For servers that have a defined set of users and a more steady-state condition to their underlying processes, the normal default values are usually appropriate.
However, for servers such as this with large, stable work loads, but that are short of memory, increasing lotsfree is the wrong idea. This is because more pages will be taken from the application and put on the free list.
Some system administrators recommend that you disable the maxslp parameter on systems where the overhead of swapping normally sleeping processes (such as clock icons and update processes) isn't offset by any measurable gain due to forcing the processes
out. This parameter is no longer used in Solaris 2.x releases, but is used on older versions of UNIX.
You have now seen how to optimize memory subsystem performance by tuning a system's kernel parameters. Other subsystems can be tuned by similar modifications to the relevant kernel parameters. When such changes correct existing kernel configurations
that have become obsolete and inefficient due to new requirements, the result can sometimes dramatically increase performance even without a hardware upgrade. It's not quite the same as getting a hardware upgrade for free, but it's about as close as you're
likely to get in today's computer industry.
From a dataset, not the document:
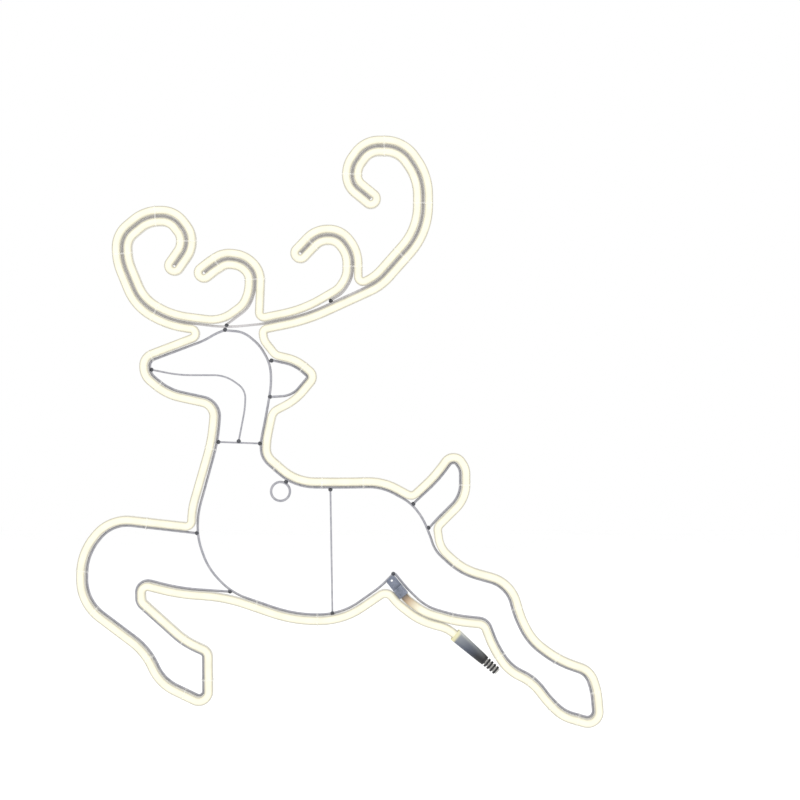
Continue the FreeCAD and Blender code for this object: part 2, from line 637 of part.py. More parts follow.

With a little practice using the methodology described in this chapter, you should be able to determine what the performance characteristics, positive or negative, are for your system. You have seen how to use the commands that enable you to examine
each of the resources a UNIX system uses. In addition to the commands themselves, you have learned procedures that can be utilized to analyze and solve many performance problems.